Record extracts:
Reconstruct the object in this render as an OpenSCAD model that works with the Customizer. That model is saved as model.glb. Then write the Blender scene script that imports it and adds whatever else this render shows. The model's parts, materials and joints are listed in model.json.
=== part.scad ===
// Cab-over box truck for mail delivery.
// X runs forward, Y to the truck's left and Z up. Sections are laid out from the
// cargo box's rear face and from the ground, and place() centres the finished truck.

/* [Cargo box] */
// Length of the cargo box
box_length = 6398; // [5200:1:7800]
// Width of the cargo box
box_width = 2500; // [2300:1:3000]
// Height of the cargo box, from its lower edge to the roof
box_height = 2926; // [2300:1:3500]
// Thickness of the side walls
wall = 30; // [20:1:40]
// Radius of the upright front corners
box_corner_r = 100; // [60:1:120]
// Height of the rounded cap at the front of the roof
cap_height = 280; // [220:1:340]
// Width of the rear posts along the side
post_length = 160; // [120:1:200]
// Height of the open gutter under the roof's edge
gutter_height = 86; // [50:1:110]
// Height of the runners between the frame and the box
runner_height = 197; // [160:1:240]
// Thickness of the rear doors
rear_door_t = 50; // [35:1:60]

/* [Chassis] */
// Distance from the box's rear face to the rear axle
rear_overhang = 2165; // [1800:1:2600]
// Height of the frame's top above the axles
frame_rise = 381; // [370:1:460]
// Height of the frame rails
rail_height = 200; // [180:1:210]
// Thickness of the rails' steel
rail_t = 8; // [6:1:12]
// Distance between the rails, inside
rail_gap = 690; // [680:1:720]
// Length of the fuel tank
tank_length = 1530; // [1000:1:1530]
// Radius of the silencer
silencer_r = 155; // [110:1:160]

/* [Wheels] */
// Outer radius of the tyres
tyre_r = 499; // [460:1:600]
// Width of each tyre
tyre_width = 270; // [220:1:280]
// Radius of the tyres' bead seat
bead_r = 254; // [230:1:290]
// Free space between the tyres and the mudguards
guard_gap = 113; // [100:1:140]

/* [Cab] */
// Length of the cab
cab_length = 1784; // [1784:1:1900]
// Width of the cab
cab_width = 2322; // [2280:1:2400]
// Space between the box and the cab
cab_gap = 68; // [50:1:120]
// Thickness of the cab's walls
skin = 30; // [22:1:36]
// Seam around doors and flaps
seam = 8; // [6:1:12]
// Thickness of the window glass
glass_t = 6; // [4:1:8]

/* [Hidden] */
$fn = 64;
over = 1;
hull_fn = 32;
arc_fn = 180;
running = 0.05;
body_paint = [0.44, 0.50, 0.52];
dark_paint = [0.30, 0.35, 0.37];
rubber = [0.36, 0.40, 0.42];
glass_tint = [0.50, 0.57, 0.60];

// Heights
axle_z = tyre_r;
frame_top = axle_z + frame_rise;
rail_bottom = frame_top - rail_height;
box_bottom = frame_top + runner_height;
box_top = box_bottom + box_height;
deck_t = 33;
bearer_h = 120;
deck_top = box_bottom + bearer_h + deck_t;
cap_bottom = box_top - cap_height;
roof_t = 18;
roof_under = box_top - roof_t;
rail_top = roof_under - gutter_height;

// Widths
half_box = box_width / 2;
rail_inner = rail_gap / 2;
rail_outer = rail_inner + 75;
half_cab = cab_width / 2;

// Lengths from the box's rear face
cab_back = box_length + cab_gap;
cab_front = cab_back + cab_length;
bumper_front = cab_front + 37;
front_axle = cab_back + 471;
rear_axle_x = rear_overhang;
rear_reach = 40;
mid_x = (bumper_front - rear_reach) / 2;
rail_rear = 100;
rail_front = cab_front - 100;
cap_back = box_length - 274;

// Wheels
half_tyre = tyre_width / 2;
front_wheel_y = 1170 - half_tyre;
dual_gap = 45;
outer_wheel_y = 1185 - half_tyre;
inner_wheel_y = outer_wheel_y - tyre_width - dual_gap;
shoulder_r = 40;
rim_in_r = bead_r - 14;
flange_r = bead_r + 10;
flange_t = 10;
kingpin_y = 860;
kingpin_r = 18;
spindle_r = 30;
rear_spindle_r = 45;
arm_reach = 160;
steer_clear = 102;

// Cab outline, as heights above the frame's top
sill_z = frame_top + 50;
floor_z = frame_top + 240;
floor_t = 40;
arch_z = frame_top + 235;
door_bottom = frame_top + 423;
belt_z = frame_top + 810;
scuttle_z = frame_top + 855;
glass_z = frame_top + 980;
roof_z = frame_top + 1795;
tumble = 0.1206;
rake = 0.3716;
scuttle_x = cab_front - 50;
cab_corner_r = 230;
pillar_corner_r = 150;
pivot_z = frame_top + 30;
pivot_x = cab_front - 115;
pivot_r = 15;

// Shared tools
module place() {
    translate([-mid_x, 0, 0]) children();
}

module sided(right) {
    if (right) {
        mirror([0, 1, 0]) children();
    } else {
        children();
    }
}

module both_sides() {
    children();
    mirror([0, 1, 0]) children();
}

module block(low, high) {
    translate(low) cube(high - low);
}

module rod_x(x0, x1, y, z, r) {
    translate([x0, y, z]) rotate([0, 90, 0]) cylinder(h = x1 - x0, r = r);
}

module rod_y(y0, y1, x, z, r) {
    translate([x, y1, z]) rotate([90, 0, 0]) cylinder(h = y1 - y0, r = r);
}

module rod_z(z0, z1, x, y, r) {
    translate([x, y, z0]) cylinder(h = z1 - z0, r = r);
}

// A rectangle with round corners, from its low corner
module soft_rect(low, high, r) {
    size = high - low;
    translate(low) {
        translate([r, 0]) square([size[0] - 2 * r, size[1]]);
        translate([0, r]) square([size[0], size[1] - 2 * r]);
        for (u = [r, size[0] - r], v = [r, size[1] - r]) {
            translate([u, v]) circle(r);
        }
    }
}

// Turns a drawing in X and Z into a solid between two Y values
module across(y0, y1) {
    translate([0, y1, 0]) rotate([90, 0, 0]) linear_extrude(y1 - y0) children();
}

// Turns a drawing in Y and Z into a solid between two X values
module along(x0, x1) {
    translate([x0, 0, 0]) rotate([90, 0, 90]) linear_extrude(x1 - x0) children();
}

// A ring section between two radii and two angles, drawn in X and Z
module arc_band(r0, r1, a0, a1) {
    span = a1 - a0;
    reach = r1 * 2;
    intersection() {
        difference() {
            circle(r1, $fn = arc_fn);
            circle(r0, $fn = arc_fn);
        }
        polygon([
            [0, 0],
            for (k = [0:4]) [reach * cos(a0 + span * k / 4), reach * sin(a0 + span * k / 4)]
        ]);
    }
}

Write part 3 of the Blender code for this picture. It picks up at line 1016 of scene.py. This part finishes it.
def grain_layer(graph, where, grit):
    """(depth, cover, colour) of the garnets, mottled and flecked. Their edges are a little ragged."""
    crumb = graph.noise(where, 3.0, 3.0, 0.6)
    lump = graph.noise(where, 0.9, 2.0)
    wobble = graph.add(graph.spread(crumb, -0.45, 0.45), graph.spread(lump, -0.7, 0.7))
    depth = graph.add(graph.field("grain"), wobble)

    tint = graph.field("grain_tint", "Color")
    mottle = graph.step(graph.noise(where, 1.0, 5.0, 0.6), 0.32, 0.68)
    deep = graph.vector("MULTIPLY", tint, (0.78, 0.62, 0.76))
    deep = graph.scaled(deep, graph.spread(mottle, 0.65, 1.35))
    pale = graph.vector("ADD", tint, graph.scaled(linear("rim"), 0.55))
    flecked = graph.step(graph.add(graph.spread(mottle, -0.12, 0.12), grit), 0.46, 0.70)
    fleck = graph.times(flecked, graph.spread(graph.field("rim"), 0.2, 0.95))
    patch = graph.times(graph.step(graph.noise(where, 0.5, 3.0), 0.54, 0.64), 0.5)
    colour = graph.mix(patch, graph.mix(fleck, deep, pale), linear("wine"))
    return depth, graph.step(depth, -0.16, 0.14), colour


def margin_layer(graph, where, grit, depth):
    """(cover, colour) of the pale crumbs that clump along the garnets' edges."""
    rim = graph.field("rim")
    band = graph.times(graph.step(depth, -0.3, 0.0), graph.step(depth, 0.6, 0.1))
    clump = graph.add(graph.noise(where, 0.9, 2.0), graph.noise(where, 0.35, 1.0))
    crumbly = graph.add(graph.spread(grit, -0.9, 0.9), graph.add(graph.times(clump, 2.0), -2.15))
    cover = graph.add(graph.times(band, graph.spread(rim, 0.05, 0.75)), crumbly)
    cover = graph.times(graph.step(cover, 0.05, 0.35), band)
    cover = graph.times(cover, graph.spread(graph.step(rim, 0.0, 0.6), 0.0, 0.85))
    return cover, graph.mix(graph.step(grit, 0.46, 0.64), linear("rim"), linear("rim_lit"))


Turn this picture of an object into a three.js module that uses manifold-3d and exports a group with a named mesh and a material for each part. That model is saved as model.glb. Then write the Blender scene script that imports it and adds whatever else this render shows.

Goal of the exercise: Give back exactly the lines from the beginning of the records through the line containing "the finished truck.", and only those.

Reply:
Reconstruct the object in this render as an OpenSCAD model that works with the Customizer. That model is saved as model.glb. Then write the Blender scene script that imports it and adds whatever else this render shows. The model's parts, materials and joints are listed in model.json.
=== part.scad ===
// Cab-over box truck for mail delivery.
// X runs forward, Y to the truck's left and Z up. Sections are laid out from the
// cargo box's rear face and from the ground, and place() centres the finished truck.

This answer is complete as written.